## YOUR INSTRUCTIONS
Output the material below in full, exactly as it is.

## ENTRIES SUPPLIED
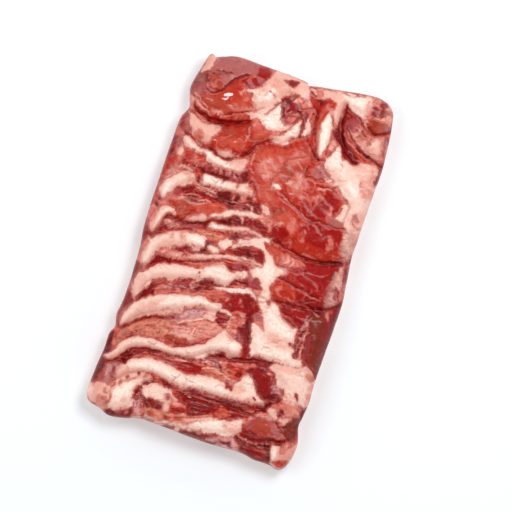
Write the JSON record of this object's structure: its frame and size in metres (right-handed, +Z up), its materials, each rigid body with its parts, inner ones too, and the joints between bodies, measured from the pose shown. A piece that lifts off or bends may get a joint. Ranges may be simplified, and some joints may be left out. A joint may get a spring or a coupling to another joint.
{
  "type": "raw pork belly slab",
  "caption": "Raw boneless pork belly, an oblong slab lying rib side up: strips of fat where the ribs lay, red muscles and folds over layered cut sides and a flat fat underside.",
  "frame": {"origin": "under the middle of the slab's outline, on the surface that it lies on", "axes": "+Y along the slab, towards the end with the smooth flap and the rolled corner, +X across it, towards the side with the broad red muscle, +Z up out of the rib side"},
  "size_m": [0.2502, 0.4416, 0.0503],
  "materials": {
    "pork": "wet raw pork, red and pink lean with cream white fat, soft sheen"
  },
  "bodies": {
    "root": {"pork_belly_slab": "pork"}
  },
  "joints": []
}
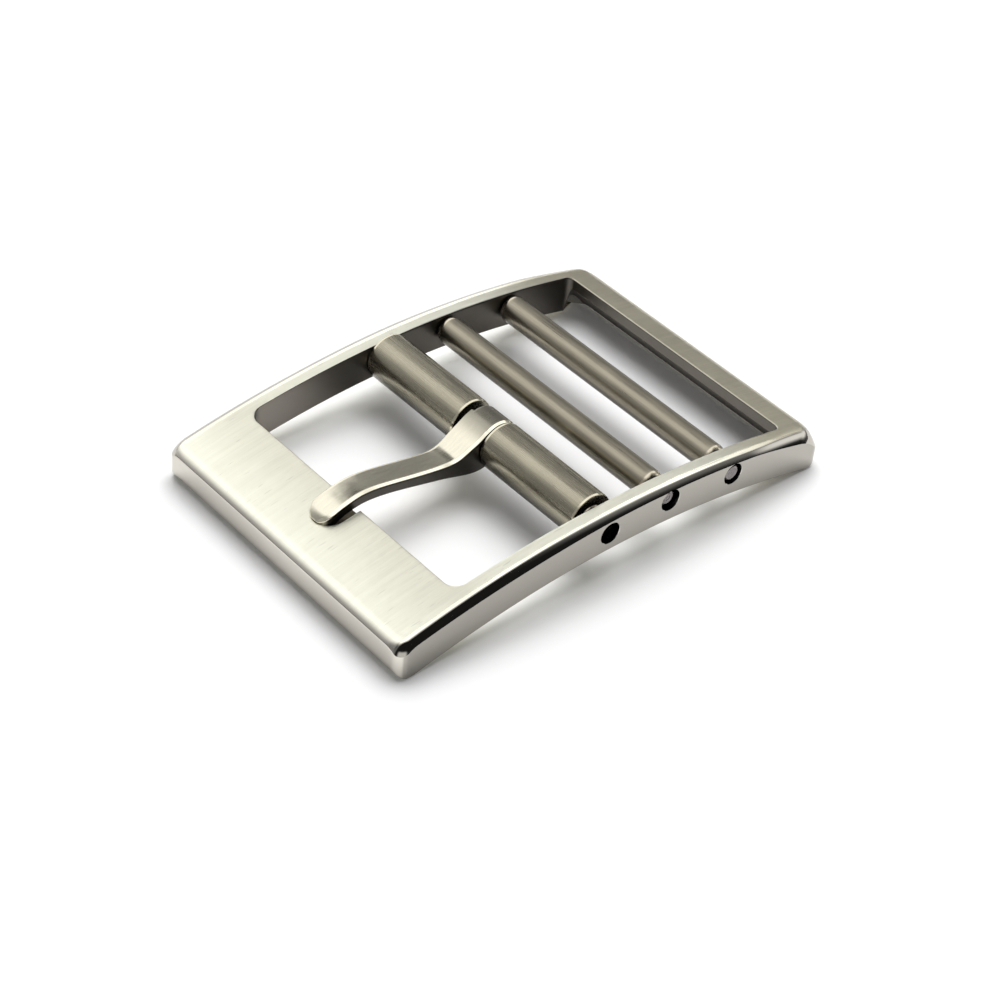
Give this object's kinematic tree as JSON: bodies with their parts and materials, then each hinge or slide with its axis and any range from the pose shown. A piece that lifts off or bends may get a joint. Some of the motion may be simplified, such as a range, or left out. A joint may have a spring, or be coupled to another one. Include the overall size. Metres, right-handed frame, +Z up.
{
  "type": "watch tang buckle",
  "caption": "Arched steel buckle for a watch strap: wide front plate, swinging tang between two loose tubes, and two strap bars held in the side rails by spring tips",
  "frame": {"origin": "on the surface that the buckle stands on, under the middle of its bounding box", "axes": "+X to the right rail, +Y along the strap from the wide front plate to the rear bar, +Z up"},
  "size_m": [0.024, 0.0364, 0.0052],
  "materials": {
    "frame_steel": "top brushed along the strap, side and front faces polished",
    "tang_steel": "polished",
    "tube_steel": "satin, drawn along the tube",
    "barrel_steel": "satin, drawn along the bar",
    "tip_steel": "turned",
    "spring_steel": "drawn wire"
  },
  "bodies": {
    "frame": {"frame": "frame_steel"},
    "tang": {"tang": "tang_steel"},
    "tube_left": {"tube_left": "tube_steel"},
    "tube_right": {"tube_right": "tube_steel"},
    "tang_bar": {"tang_bar_barrel": "barrel_steel", "tang_bar_spring": "spring_steel"},
    "tang_bar_tip_left": {"tang_bar_tip_left": "tip_steel"},
    "tang_bar_tip_right": {"tang_bar_tip_right": "tip_steel"},
    "middle_bar": {"middle_bar_barrel": "barrel_steel", "middle_bar_spring": "spring_steel"},
    "middle_bar_tip_left": {"middle_bar_tip_left": "tip_steel"},
    "middle_bar_tip_right": {"middle_bar_tip_right": "tip_steel"},
    "rear_bar": {"rear_bar_barrel": "barrel_steel", "rear_bar_spring": "spring_steel"},
    "rear_bar_tip_left": {"rear_bar_tip_left": "tip_steel"},
    "rear_bar_tip_right": {"rear_bar_tip_right": "tip_steel"}
  },
  "joints": [
    {"name": "tang_hinge", "type": "hinge", "parent": "frame", "child": "tang", "pos_m": [0, -0.0014, 0.00353], "axis": [-1, 0, 0], "range_deg": [0, 160]},
    {"name": "tube_left_spin", "type": "hinge", "parent": "frame", "child": "tube_left", "pos_m": [-0.006, -0.0014, 0.00353], "axis": [1, 0, 0], "continuous": true},
    {"name": "tube_right_spin", "type": "hinge", "parent": "frame", "child": "tube_right", "pos_m": [0.006, -0.0014, 0.00353], "axis": [1, 0, 0], "continuous": true},
    {"name": "tang_bar_spin", "type": "hinge", "parent": "frame", "child": "tang_bar", "pos_m": [0, -0.0014, 0.00353], "axis": [1, 0, 0], "continuous": true},
    {"name": "tang_bar_tip_left_slide", "type": "slide", "parent": "tang_bar", "child": "tang_bar_tip_left", "axis": [1, 0, 0], "range_m": [0, 0.00065], "stiffness_N_per_m": 500, "deforming": ["tang_bar_spring"]},
    {"name": "tang_bar_tip_right_slide", "type": "slide", "parent": "tang_bar", "child": "tang_bar_tip_right", "axis": [-1, 0, 0], "range_m": [0, 0.00065], "stiffness_N_per_m": 500, "deforming": ["tang_bar_spring"]},
    {"name": "middle_bar_spin", "type": "hinge", "parent": "frame", "child": "middle_bar", "pos_m": [0, 0.0038, 0.0037], "axis": [1, 0, 0], "continuous": true},
    {"name": "middle_bar_tip_left_slide", "type": "slide", "parent": "middle_bar", "child": "middle_bar_tip_left", "axis": [1, 0, 0], "range_m": [0, 0.00125], "stiffness_N_per_m": 500, "deforming": ["middle_bar_spring"]},
    {"name": "middle_bar_tip_right_slide", "type": "slide", "parent": "middle_bar", "child": "middle_bar_tip_right", "axis": [-1, 0, 0], "range_m": [0, 0.00125], "stiffness_N_per_m": 500, "deforming": ["middle_bar_spring"]},
    {"name": "rear_bar_spin", "type": "hinge", "parent": "frame", "child": "rear_bar", "pos_m": [0, 0.0095, 0.00317], "axis": [1, 0, 0], "continuous": true},
    {"name": "rear_bar_tip_left_slide", "type": "slide", "parent": "rear_bar", "child": "rear_bar_tip_left", "axis": [1, 0, 0], "range_m": [0, 0.00143], "stiffness_N_per_m": 500, "deforming": ["rear_bar_spring"]},
    {"name": "rear_bar_tip_right_slide", "type": "slide", "parent": "rear_bar", "child": "rear_bar_tip_right", "axis": [-1, 0, 0], "range_m": [0, 0.00143], "stiffness_N_per_m": 500, "deforming": ["rear_bar_spring"]}
  ]
}
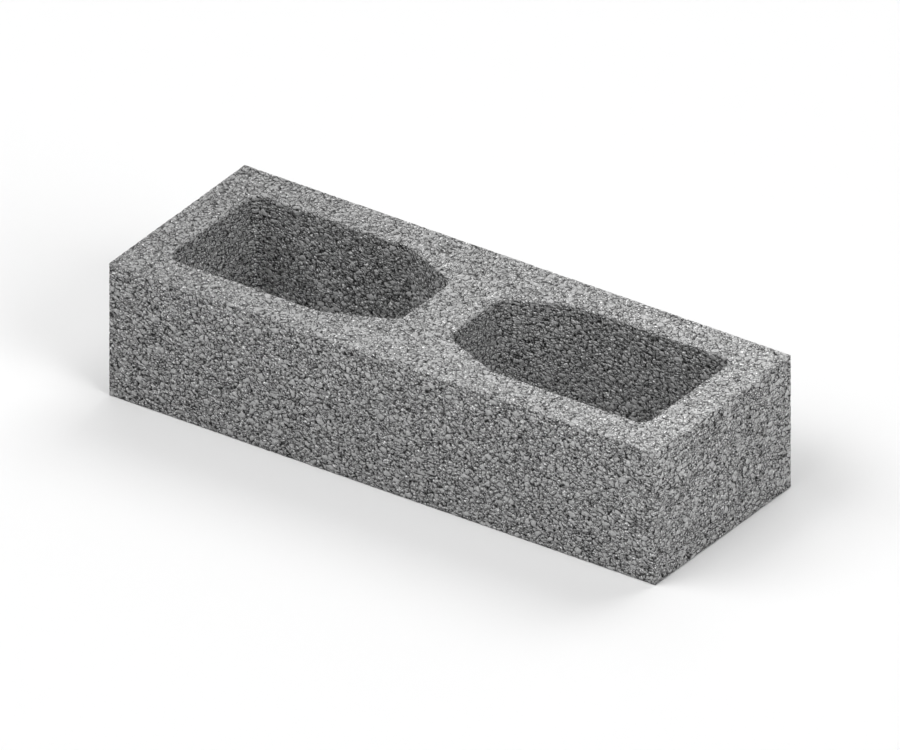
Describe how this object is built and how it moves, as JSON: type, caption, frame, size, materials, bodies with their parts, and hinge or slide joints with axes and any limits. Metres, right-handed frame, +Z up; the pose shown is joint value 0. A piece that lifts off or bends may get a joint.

## RIGHT ANSWER
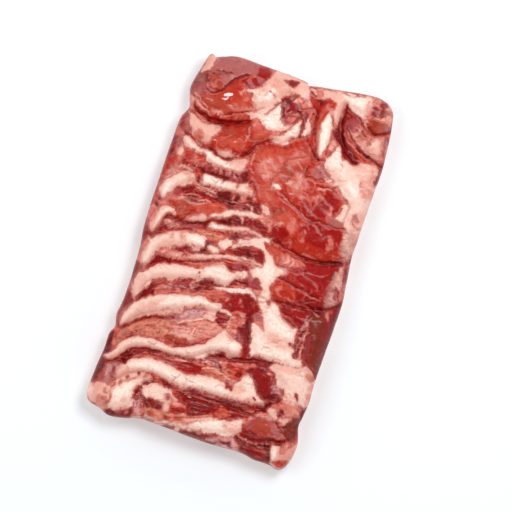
Write the JSON record of this object's structure: its frame and size in metres (right-handed, +Z up), its materials, each rigid body with its parts, inner ones too, and the joints between bodies, measured from the pose shown. A piece that lifts off or bends may get a joint. Ranges may be simplified, and some joints may be left out. A joint may get a spring or a coupling to another joint.
{
  "type": "raw pork belly slab",
  "caption": "Raw boneless pork belly, an oblong slab lying rib side up: strips of fat where the ribs lay, red muscles and folds over layered cut sides and a flat fat underside.",
  "frame": {"origin": "under the middle of the slab's outline, on the surface that it lies on", "axes": "+Y along the slab, towards the end with the smooth flap and the rolled corner, +X across it, towards the side with the broad red muscle, +Z up out of the rib side"},
  "size_m": [0.2502, 0.4416, 0.0503],
  "materials": {
    "pork": "wet raw pork, red and pink lean with cream white fat, soft sheen"
  },
  "bodies": {
    "root": {"pork_belly_slab": "pork"}
  },
  "joints": []
}
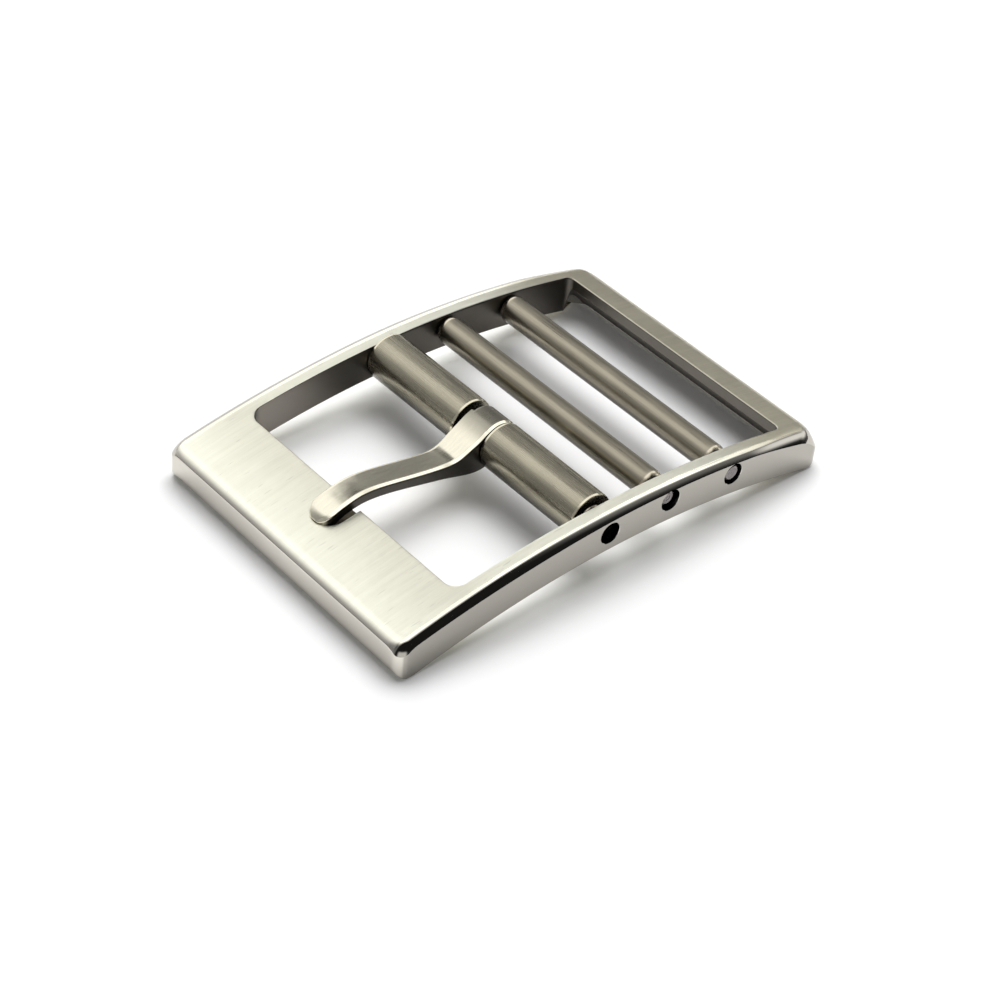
Give this object's kinematic tree as JSON: bodies with their parts and materials, then each hinge or slide with its axis and any range from the pose shown. A piece that lifts off or bends may get a joint. Some of the motion may be simplified, such as a range, or left out. A joint may have a spring, or be coupled to another one. Include the overall size. Metres, right-handed frame, +Z up.
{
  "type": "watch tang buckle",
  "caption": "Arched steel buckle for a watch strap: wide front plate, swinging tang between two loose tubes, and two strap bars held in the side rails by spring tips",
  "frame": {"origin": "on the surface that the buckle stands on, under the middle of its bounding box", "axes": "+X to the right rail, +Y along the strap from the wide front plate to the rear bar, +Z up"},
  "size_m": [0.024, 0.0364, 0.0052],
  "materials": {
    "frame_steel": "top brushed along the strap, side and front faces polished",
    "tang_steel": "polished",
    "tube_steel": "satin, drawn along the tube",
    "barrel_steel": "satin, drawn along the bar",
    "tip_steel": "turned",
    "spring_steel": "drawn wire"
  },
  "bodies": {
    "frame": {"frame": "frame_steel"},
    "tang": {"tang": "tang_steel"},
    "tube_left": {"tube_left": "tube_steel"},
    "tube_right": {"tube_right": "tube_steel"},
    "tang_bar": {"tang_bar_barrel": "barrel_steel", "tang_bar_spring": "spring_steel"},
    "tang_bar_tip_left": {"tang_bar_tip_left": "tip_steel"},
    "tang_bar_tip_right": {"tang_bar_tip_right": "tip_steel"},
    "middle_bar": {"middle_bar_barrel": "barrel_steel", "middle_bar_spring": "spring_steel"},
    "middle_bar_tip_left": {"middle_bar_tip_left": "tip_steel"},
    "middle_bar_tip_right": {"middle_bar_tip_right": "tip_steel"},
    "rear_bar": {"rear_bar_barrel": "barrel_steel", "rear_bar_spring": "spring_steel"},
    "rear_bar_tip_left": {"rear_bar_tip_left": "tip_steel"},
    "rear_bar_tip_right": {"rear_bar_tip_right": "tip_steel"}
  },
  "joints": [
    {"name": "tang_hinge", "type": "hinge", "parent": "frame", "child": "tang", "pos_m": [0, -0.0014, 0.00353], "axis": [-1, 0, 0], "range_deg": [0, 160]},
    {"name": "tube_left_spin", "type": "hinge", "parent": "frame", "child": "tube_left", "pos_m": [-0.006, -0.0014, 0.00353], "axis": [1, 0, 0], "continuous": true},
    {"name": "tube_right_spin", "type": "hinge", "parent": "frame", "child": "tube_right", "pos_m": [0.006, -0.0014, 0.00353], "axis": [1, 0, 0], "continuous": true},
    {"name": "tang_bar_spin", "type": "hinge", "parent": "frame", "child": "tang_bar", "pos_m": [0, -0.0014, 0.00353], "axis": [1, 0, 0], "continuous": true},
    {"name": "tang_bar_tip_left_slide", "type": "slide", "parent": "tang_bar", "child": "tang_bar_tip_left", "axis": [1, 0, 0], "range_m": [0, 0.00065], "stiffness_N_per_m": 500, "deforming": ["tang_bar_spring"]},
    {"name": "tang_bar_tip_right_slide", "type": "slide", "parent": "tang_bar", "child": "tang_bar_tip_right", "axis": [-1, 0, 0], "range_m": [0, 0.00065], "stiffness_N_per_m": 500, "deforming": ["tang_bar_spring"]},
    {"name": "middle_bar_spin", "type": "hinge", "parent": "frame", "child": "middle_bar", "pos_m": [0, 0.0038, 0.0037], "axis": [1, 0, 0], "continuous": true},
    {"name": "middle_bar_tip_left_slide", "type": "slide", "parent": "middle_bar", "child": "middle_bar_tip_left", "axis": [1, 0, 0], "range_m": [0, 0.00125], "stiffness_N_per_m": 500, "deforming": ["middle_bar_spring"]},
    {"name": "middle_bar_tip_right_slide", "type": "slide", "parent": "middle_bar", "child": "middle_bar_tip_right", "axis": [-1, 0, 0], "range_m": [0, 0.00125], "stiffness_N_per_m": 500, "deforming": ["middle_bar_spring"]},
    {"name": "rear_bar_spin", "type": "hinge", "parent": "frame", "child": "rear_bar", "pos_m": [0, 0.0095, 0.00317], "axis": [1, 0, 0], "continuous": true},
    {"name": "rear_bar_tip_left_slide", "type": "slide", "parent": "rear_bar", "child": "rear_bar_tip_left", "axis": [1, 0, 0], "range_m": [0, 0.00143], "stiffness_N_per_m": 500, "deforming": ["rear_bar_spring"]},
    {"name": "rear_bar_tip_right_slide", "type": "slide", "parent": "rear_bar", "child": "rear_bar_tip_right", "axis": [-1, 0, 0], "range_m": [0, 0.00143], "stiffness_N_per_m": 500, "deforming": ["rear_bar_spring"]}
  ]
}
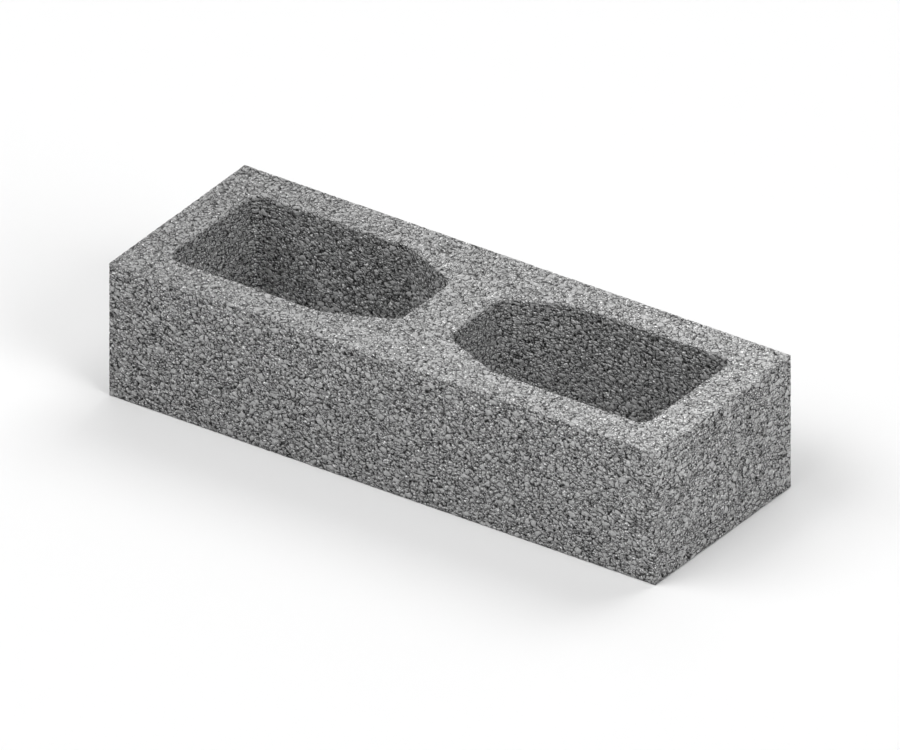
Describe how this object is built and how it moves, as JSON: type, caption, frame, size, materials, bodies with their parts, and hinge or slide joints with axes and any limits. Metres, right-handed frame, +Z up; the pose shown is joint value 0. A piece that lifts off or bends may get a joint.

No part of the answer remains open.